Chicken marinated with Mazola® Corn Oil, cilantro, and lime, then grilled to have a perfectly crunchy outside and juicy inside! This Grilled Cilantro Lime Chicken is a simple and quick, yet delicious dinner!
Prep Time15 mins
Cook Time15 mins
Marinating Time30 mins
Course: Dinner
Cuisine: American
Keyword: Grilled Cilantro Lime Chicken
Servings: 5 servings (2 pieces of chicken)

Ingredients

  • Whole fryer sized chicken
  • 1/2 cup Mazola® Corn Oil, plus 2 tbsp
  • 1 large clove fresh minced garlic
  • 1/2 cup chopped cilantro packed
  • Juice 1 lime divided
  • 1/4 tsp fresh ground black pepper
  • 1/4 tsp ground kosher salt

Instructions

  • Part chicken. There are a number of ways to part and/or spatchcock a chicken, but for this recipe, smaller individual pieces are better. Separate each leg, wing, thigh, and cut each breast into two (2) pieces for a total of ten (10) individual pieces.
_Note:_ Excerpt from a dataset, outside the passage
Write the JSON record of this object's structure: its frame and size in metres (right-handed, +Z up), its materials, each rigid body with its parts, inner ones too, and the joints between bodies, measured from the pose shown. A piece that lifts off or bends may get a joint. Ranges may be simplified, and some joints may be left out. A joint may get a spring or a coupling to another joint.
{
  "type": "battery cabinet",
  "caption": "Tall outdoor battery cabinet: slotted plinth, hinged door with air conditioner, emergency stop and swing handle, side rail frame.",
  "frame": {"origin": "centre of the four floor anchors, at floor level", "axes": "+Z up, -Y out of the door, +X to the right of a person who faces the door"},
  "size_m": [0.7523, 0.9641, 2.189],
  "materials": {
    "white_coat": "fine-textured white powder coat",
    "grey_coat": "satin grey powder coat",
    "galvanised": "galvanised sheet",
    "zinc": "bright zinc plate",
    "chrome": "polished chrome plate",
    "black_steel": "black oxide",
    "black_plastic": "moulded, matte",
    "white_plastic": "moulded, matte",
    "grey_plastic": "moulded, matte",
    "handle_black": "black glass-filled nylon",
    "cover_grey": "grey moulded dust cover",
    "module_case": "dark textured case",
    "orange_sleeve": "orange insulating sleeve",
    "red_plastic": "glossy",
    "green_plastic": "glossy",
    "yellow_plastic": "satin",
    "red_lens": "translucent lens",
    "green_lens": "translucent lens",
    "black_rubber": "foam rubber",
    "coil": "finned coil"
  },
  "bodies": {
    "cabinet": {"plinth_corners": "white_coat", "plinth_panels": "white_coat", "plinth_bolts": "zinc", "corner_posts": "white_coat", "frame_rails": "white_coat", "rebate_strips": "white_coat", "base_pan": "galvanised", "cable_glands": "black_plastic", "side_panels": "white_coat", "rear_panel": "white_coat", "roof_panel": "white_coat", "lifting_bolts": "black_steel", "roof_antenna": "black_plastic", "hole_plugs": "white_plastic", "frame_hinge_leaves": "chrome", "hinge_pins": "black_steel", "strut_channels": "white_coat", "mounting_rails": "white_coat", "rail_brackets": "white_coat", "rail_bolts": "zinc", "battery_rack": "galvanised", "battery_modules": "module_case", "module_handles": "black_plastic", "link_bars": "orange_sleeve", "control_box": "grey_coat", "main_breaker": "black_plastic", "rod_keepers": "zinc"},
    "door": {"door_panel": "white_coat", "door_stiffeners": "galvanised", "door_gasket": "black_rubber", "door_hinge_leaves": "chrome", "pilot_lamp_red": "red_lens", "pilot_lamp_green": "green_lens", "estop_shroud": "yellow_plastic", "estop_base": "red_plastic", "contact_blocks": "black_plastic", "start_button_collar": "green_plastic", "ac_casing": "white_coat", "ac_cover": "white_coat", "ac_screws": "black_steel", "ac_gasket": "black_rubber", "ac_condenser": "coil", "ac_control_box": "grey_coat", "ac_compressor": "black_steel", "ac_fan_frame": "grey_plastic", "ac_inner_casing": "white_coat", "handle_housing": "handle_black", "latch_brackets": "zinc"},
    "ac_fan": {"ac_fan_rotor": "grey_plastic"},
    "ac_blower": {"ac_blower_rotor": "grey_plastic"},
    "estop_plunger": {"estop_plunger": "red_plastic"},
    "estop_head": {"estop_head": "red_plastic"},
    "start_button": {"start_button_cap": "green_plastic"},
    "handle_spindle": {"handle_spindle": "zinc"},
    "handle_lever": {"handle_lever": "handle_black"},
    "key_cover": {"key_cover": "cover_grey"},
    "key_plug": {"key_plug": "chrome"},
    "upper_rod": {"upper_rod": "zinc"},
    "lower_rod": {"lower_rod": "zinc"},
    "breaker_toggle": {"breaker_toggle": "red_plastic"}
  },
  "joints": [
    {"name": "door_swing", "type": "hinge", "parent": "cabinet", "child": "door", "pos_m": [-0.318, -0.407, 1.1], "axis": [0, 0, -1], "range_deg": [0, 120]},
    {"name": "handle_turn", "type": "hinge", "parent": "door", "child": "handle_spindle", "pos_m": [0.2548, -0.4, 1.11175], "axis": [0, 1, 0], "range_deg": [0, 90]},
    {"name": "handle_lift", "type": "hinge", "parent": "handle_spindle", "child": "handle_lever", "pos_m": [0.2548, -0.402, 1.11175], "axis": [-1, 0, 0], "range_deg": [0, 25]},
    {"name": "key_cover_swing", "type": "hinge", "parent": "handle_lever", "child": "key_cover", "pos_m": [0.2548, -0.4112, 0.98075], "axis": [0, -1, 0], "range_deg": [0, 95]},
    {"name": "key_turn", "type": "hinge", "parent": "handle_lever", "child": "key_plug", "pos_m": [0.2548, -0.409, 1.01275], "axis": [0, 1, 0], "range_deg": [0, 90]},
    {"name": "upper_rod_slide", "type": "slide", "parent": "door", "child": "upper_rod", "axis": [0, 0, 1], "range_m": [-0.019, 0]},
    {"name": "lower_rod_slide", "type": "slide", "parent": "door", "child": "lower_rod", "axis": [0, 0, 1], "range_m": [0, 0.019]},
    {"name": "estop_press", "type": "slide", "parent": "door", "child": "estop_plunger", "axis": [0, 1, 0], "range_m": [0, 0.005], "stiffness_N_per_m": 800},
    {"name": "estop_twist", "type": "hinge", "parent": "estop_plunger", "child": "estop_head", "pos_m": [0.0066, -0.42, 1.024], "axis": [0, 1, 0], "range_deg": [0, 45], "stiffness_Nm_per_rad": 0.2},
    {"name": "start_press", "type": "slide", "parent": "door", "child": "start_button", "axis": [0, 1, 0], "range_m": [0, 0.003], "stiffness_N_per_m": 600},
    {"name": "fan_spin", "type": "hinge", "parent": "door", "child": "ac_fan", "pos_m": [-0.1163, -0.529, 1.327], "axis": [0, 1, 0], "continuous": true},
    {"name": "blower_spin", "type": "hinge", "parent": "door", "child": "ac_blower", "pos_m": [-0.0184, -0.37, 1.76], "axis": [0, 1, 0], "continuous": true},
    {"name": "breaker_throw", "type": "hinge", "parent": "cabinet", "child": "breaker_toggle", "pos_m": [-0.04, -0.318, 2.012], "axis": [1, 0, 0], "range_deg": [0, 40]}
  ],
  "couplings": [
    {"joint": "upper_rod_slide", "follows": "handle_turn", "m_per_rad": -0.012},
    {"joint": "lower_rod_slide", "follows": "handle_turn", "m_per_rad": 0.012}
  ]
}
  • Combine 1/2 cup Mazola Corn Oil, cilantro, garlic, squeezed juice of 1/2 lime (reserve the other half), ground pepper and ground kosher salt in a mixing bowl, whisking just enough for all of the ingredients to dissipate and mix well together.
  • Spread chicken pieces in large baking dish or plastic bowl. Drizzle half of the marinade over the chicken pieces, working it in and under the skin gently. Once coated well, flip the chicken pieces, and repeat with the remainder of the marinade.
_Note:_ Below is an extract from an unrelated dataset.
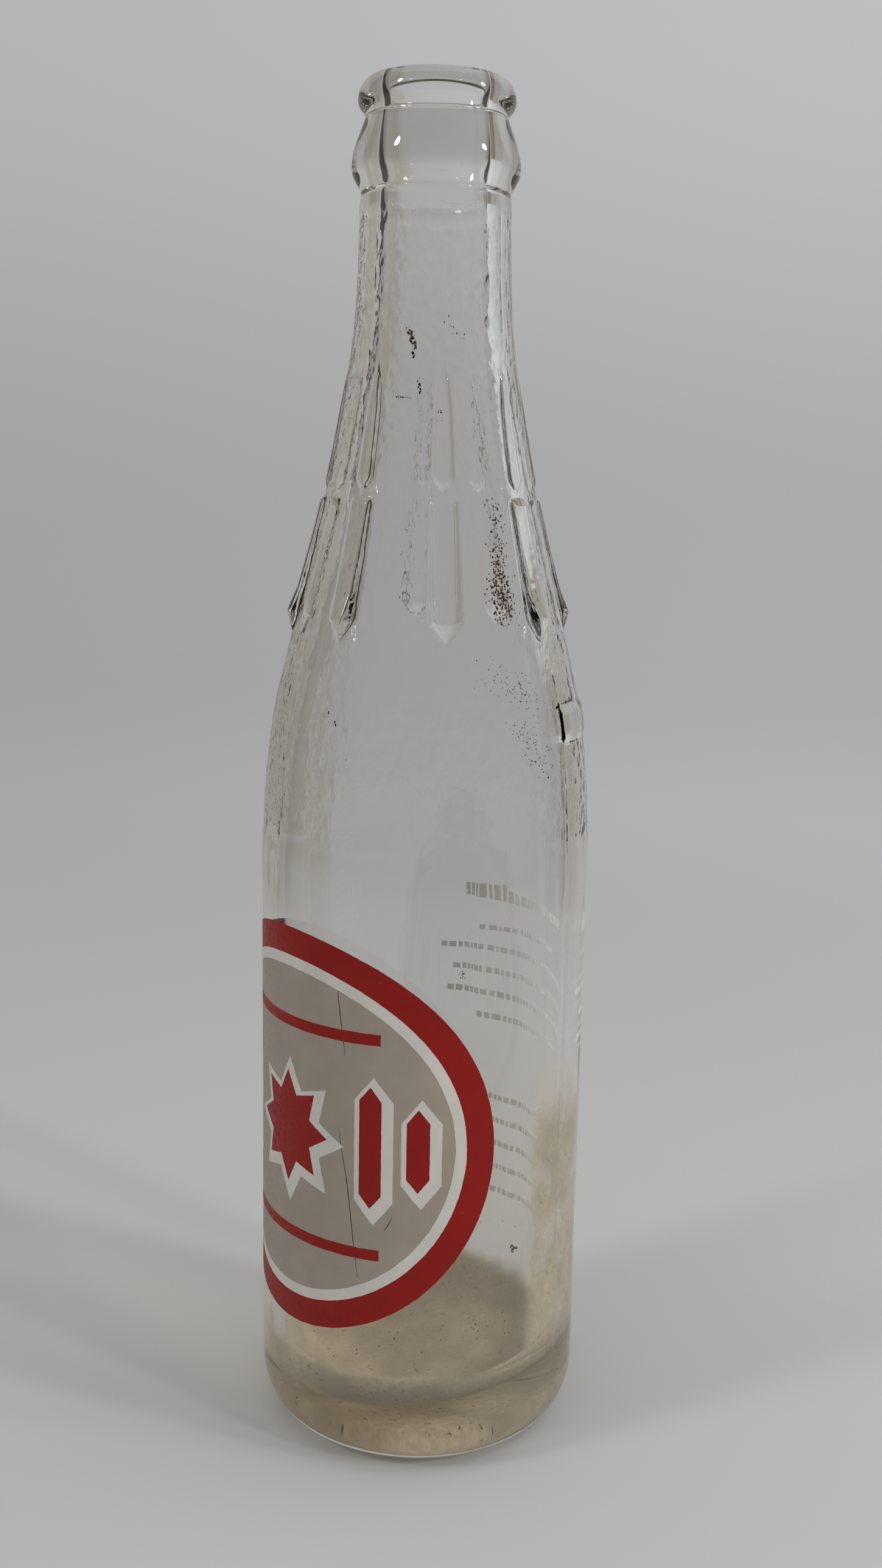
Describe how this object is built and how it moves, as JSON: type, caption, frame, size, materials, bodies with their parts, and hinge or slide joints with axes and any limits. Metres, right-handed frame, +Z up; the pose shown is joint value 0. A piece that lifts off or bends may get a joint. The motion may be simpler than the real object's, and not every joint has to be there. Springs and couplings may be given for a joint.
{
  "type": "soda bottle",
  "caption": "Clear glass soda bottle with a crown finish, spear-pointed shoulder ribs, a thick base and a red, white and grey enamel label.",
  "frame": {"origin": "centre of the bearing ring, on the surface that the bottle stands on", "axes": "+Z up along the bottle's axis, -Y out of the middle of the front label, +X to the right of it"},
  "size_m": [0.0594, 0.0602, 0.24],
  "materials": {
    "clear_glass": "clear moulded glass with a faint warm tint, stippled above the label",
    "red_enamel": "fired opaque red enamel, satin",
    "white_enamel": "fired opaque white enamel, satin, a little worn",
    "grey_enamel": "fired warm grey enamel, satin, with hairline cracks"
  },
  "bodies": {
    "root": {"glass_bottle": "clear_glass", "label_frame": "red_enamel", "label_star": "red_enamel", "label_bar_inner_right": "red_enamel", "label_bar_outer_right": "red_enamel", "label_bar_inner_left": "red_enamel", "label_bar_outer_left": "red_enamel", "label_rule_upper": "red_enamel", "label_rule_lower": "red_enamel", "label_keyline": "white_enamel", "label_star_edge": "white_enamel", "label_bar_inner_right_edge": "white_enamel", "label_bar_outer_right_edge": "white_enamel", "label_bar_inner_left_edge": "white_enamel", "label_bar_outer_left_edge": "white_enamel", "back_heading": "white_enamel", "back_upper_row_1": "white_enamel", "back_upper_row_2": "white_enamel", "back_upper_row_3": "white_enamel", "back_upper_row_4": "white_enamel", "back_upper_row_5": "white_enamel", "back_lower_row_1": "white_enamel", "back_lower_row_2": "white_enamel", "back_lower_row_3": "white_enamel", "back_lower_row_4": "white_enamel", "back_lower_row_5": "white_enamel", "label_panel": "grey_enamel"}
  },
  "joints": []
}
  • Cover chicken with plastic wrap. Let chicken marinate for a minimum of 30 minutes, or up to 6 hours. If you are only going to let the chicken marinate for 30 minutes, you do not need to place it in the refrigerator. If you are going to let it marinate longer than this, place the marinated chicken in the refrigerator, but remove chicken from refrigerator 30 minutes before grilling.
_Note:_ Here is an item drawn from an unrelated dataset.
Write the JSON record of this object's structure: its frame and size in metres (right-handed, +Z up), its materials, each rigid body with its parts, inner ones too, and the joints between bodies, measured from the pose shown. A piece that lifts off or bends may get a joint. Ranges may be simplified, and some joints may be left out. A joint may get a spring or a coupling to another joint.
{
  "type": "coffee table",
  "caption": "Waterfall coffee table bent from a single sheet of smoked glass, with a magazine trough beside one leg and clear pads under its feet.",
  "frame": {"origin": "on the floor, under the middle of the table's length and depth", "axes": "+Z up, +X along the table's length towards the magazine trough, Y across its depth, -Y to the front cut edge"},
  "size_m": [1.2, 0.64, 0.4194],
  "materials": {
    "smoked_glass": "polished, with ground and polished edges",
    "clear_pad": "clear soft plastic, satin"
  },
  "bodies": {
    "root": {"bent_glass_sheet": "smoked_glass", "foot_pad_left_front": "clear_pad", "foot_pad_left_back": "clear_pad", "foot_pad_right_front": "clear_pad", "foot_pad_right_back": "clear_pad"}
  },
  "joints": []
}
  • Place a large cast iron skillet, seasoned with 1-2 tbsp of Mazola Corn Oil, on one side of cool grill. Then, turn heat on grill to 500˚ F​ degrees. Once grill reaches temperature, reduce heat to 450˚ F​ degrees.
  • Place the thighs and legs into the hot cast iron pan, while placing the wings and divided breasts directly on the heated grill. Try not to move any of the chicken for at least the first 4-5 minutes.
  • Close the grill lid, and open every 3 to 4 minutes to monitor the skin color of the chicken. The pieces in the pan can brown quickly, and if you do not shake the excess marinade from the others, they can cause flare-ups inside of the closed grill.
  • When monitoring, try not to flip the chicken more than once, cooking it through, and then immediately removing. On the first flip, use the remainder of the lime to squeeze directly over the cooked side of the pieces. The number of times you flip, move or rotate the chicken will of course be different with each grill, temperature, and depend on what else you might be cooking at the same time. Keep an eye out for the wings, as they cook the fastest of all the pieces.
  • As the pieces cook through and are nicely marked/charred to your liking, remove them and set them aside as the others finish.